### Given data
--*--
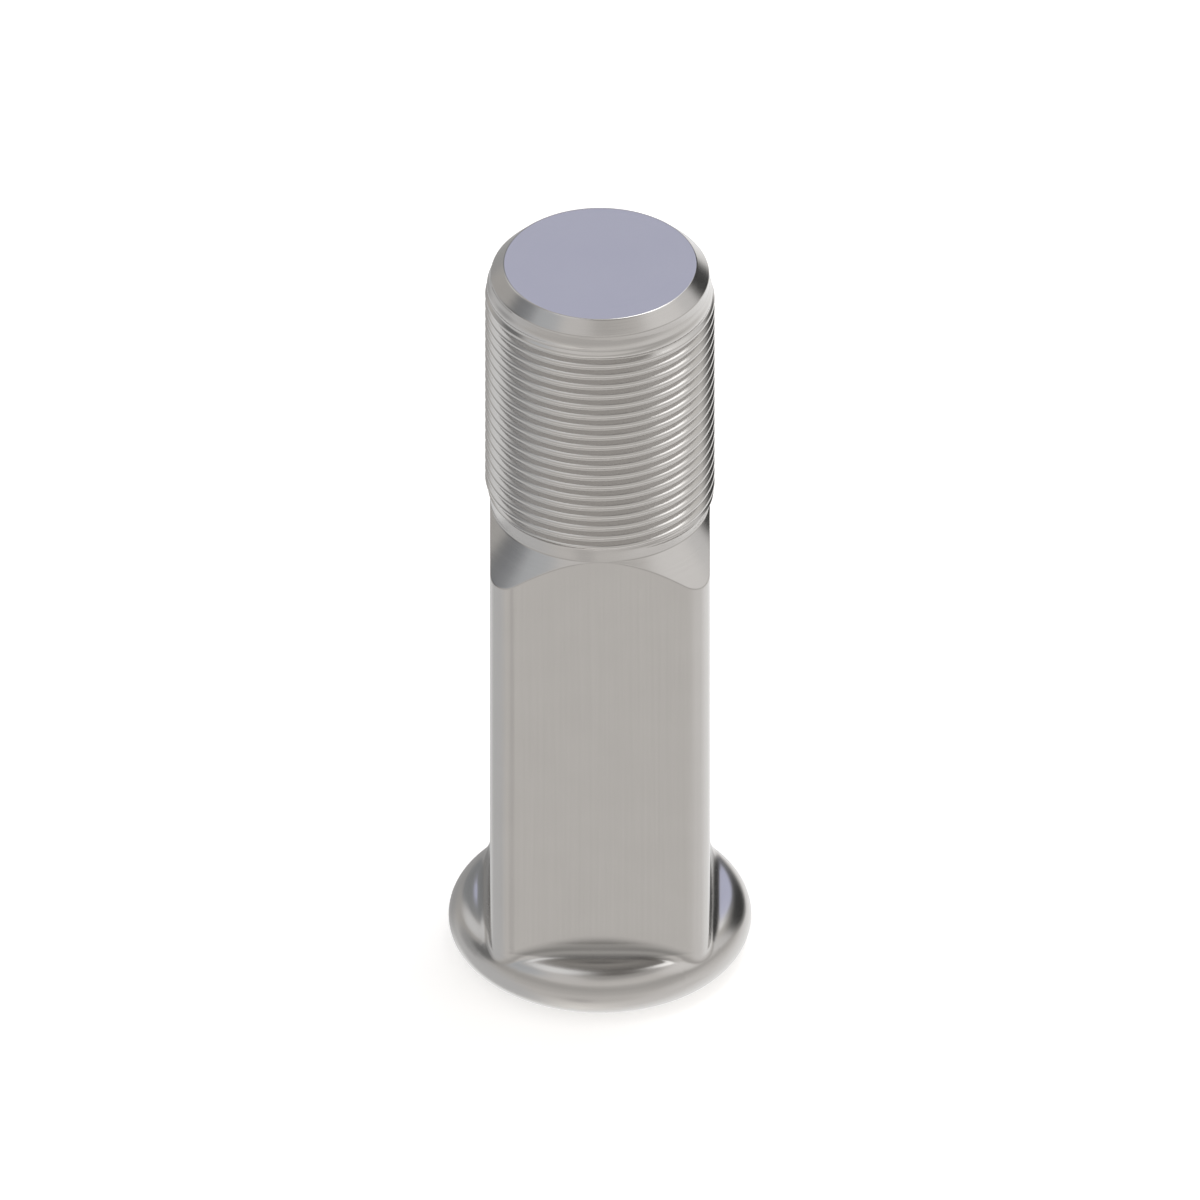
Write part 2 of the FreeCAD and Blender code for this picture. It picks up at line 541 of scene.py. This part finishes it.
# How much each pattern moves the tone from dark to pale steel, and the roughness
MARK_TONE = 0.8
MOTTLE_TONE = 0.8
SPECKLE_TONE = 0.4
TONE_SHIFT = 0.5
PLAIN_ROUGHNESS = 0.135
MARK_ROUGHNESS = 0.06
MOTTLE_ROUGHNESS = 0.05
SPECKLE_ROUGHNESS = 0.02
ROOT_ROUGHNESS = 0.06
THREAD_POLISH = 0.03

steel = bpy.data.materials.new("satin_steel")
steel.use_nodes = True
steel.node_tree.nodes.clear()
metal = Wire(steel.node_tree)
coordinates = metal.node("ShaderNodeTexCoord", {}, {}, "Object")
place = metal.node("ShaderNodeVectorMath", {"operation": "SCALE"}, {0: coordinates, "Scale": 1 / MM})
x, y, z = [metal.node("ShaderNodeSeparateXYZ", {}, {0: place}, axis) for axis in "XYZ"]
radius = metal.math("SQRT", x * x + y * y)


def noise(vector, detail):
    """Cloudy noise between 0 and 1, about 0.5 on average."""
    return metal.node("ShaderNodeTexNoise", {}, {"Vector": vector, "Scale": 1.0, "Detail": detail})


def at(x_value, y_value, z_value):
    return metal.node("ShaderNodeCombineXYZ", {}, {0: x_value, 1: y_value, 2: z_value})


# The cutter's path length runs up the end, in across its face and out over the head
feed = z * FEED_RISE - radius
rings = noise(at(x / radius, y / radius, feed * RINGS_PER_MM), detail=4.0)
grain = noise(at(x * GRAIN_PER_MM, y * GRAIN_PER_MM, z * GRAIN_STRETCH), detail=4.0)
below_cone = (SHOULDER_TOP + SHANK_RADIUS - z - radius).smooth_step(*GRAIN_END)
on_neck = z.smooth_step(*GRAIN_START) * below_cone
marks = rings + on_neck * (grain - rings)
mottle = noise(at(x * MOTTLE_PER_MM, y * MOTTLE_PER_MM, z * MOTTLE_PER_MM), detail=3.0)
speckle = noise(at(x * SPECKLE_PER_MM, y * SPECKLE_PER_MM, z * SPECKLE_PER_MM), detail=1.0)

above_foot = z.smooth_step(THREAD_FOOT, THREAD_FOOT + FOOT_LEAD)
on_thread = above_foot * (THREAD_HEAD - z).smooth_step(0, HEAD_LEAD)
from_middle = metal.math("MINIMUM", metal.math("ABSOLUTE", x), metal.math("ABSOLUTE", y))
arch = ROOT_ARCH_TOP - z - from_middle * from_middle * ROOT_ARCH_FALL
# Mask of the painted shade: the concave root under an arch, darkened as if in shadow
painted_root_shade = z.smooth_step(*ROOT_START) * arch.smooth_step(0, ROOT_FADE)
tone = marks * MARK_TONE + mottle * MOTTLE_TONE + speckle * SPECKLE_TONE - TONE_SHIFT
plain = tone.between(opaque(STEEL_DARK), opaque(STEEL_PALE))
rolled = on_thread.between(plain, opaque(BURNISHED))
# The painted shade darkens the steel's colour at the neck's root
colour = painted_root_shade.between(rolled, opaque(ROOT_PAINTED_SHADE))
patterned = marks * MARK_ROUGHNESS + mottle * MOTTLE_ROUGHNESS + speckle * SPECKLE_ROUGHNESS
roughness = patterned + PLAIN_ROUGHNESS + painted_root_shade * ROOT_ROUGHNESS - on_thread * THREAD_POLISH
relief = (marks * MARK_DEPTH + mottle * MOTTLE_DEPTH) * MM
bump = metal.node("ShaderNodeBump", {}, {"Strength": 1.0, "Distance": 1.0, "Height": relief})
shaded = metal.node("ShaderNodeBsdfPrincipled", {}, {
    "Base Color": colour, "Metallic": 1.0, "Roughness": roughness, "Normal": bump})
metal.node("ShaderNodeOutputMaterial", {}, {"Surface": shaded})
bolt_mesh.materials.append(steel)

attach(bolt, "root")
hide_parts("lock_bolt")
--*--
### Set task
Repeat the material from above exactly, word for word.

### Result below
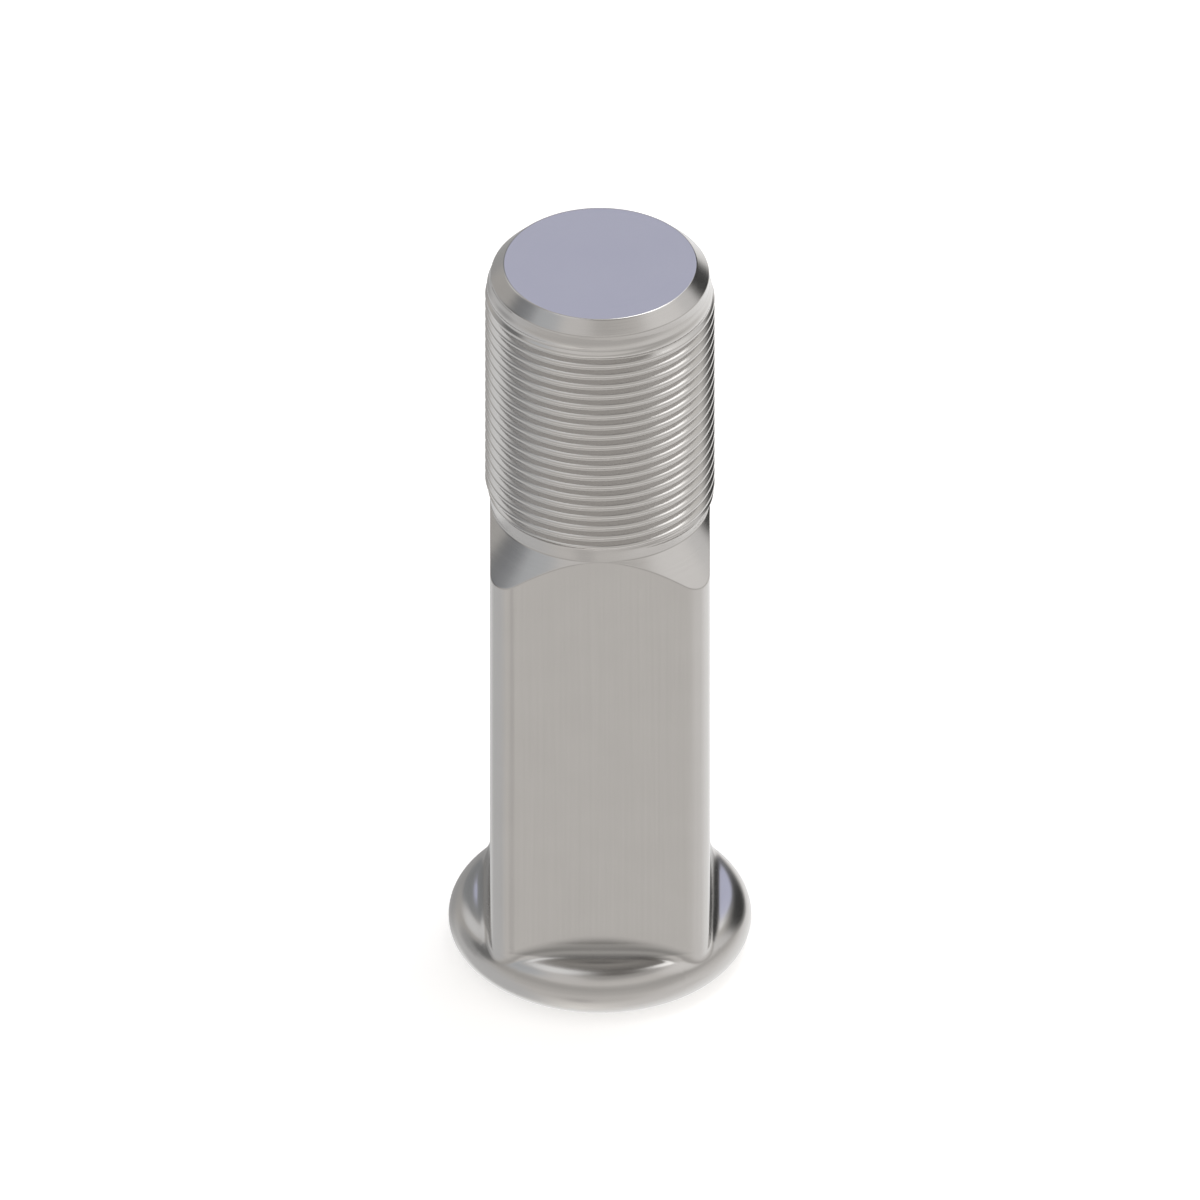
Write part 2 of the FreeCAD and Blender code for this picture. It picks up at line 541 of scene.py. This part finishes it.
# How much each pattern moves the tone from dark to pale steel, and the roughness
MARK_TONE = 0.8
MOTTLE_TONE = 0.8
SPECKLE_TONE = 0.4
TONE_SHIFT = 0.5
PLAIN_ROUGHNESS = 0.135
MARK_ROUGHNESS = 0.06
MOTTLE_ROUGHNESS = 0.05
SPECKLE_ROUGHNESS = 0.02
ROOT_ROUGHNESS = 0.06
THREAD_POLISH = 0.03

steel = bpy.data.materials.new("satin_steel")
steel.use_nodes = True
steel.node_tree.nodes.clear()
metal = Wire(steel.node_tree)
coordinates = metal.node("ShaderNodeTexCoord", {}, {}, "Object")
place = metal.node("ShaderNodeVectorMath", {"operation": "SCALE"}, {0: coordinates, "Scale": 1 / MM})
x, y, z = [metal.node("ShaderNodeSeparateXYZ", {}, {0: place}, axis) for axis in "XYZ"]
radius = metal.math("SQRT", x * x + y * y)


def noise(vector, detail):
    """Cloudy noise between 0 and 1, about 0.5 on average."""
    return metal.node("ShaderNodeTexNoise", {}, {"Vector": vector, "Scale": 1.0, "Detail": detail})


def at(x_value, y_value, z_value):
    return metal.node("ShaderNodeCombineXYZ", {}, {0: x_value, 1: y_value, 2: z_value})


# The cutter's path length runs up the end, in across its face and out over the head
feed = z * FEED_RISE - radius
rings = noise(at(x / radius, y / radius, feed * RINGS_PER_MM), detail=4.0)
grain = noise(at(x * GRAIN_PER_MM, y * GRAIN_PER_MM, z * GRAIN_STRETCH), detail=4.0)
below_cone = (SHOULDER_TOP + SHANK_RADIUS - z - radius).smooth_step(*GRAIN_END)
on_neck = z.smooth_step(*GRAIN_START) * below_cone
marks = rings + on_neck * (grain - rings)
mottle = noise(at(x * MOTTLE_PER_MM, y * MOTTLE_PER_MM, z * MOTTLE_PER_MM), detail=3.0)
speckle = noise(at(x * SPECKLE_PER_MM, y * SPECKLE_PER_MM, z * SPECKLE_PER_MM), detail=1.0)

above_foot = z.smooth_step(THREAD_FOOT, THREAD_FOOT + FOOT_LEAD)
on_thread = above_foot * (THREAD_HEAD - z).smooth_step(0, HEAD_LEAD)
from_middle = metal.math("MINIMUM", metal.math("ABSOLUTE", x), metal.math("ABSOLUTE", y))
arch = ROOT_ARCH_TOP - z - from_middle * from_middle * ROOT_ARCH_FALL
# Mask of the painted shade: the concave root under an arch, darkened as if in shadow
painted_root_shade = z.smooth_step(*ROOT_START) * arch.smooth_step(0, ROOT_FADE)
tone = marks * MARK_TONE + mottle * MOTTLE_TONE + speckle * SPECKLE_TONE - TONE_SHIFT
plain = tone.between(opaque(STEEL_DARK), opaque(STEEL_PALE))
rolled = on_thread.between(plain, opaque(BURNISHED))
# The painted shade darkens the steel's colour at the neck's root
colour = painted_root_shade.between(rolled, opaque(ROOT_PAINTED_SHADE))
patterned = marks * MARK_ROUGHNESS + mottle * MOTTLE_ROUGHNESS + speckle * SPECKLE_ROUGHNESS
roughness = patterned + PLAIN_ROUGHNESS + painted_root_shade * ROOT_ROUGHNESS - on_thread * THREAD_POLISH
relief = (marks * MARK_DEPTH + mottle * MOTTLE_DEPTH) * MM
bump = metal.node("ShaderNodeBump", {}, {"Strength": 1.0, "Distance": 1.0, "Height": relief})
shaded = metal.node("ShaderNodeBsdfPrincipled", {}, {
    "Base Color": colour, "Metallic": 1.0, "Roughness": roughness, "Normal": bump})
metal.node("ShaderNodeOutputMaterial", {}, {"Surface": shaded})
bolt_mesh.materials.append(steel)

attach(bolt, "root")
hide_parts("lock_bolt")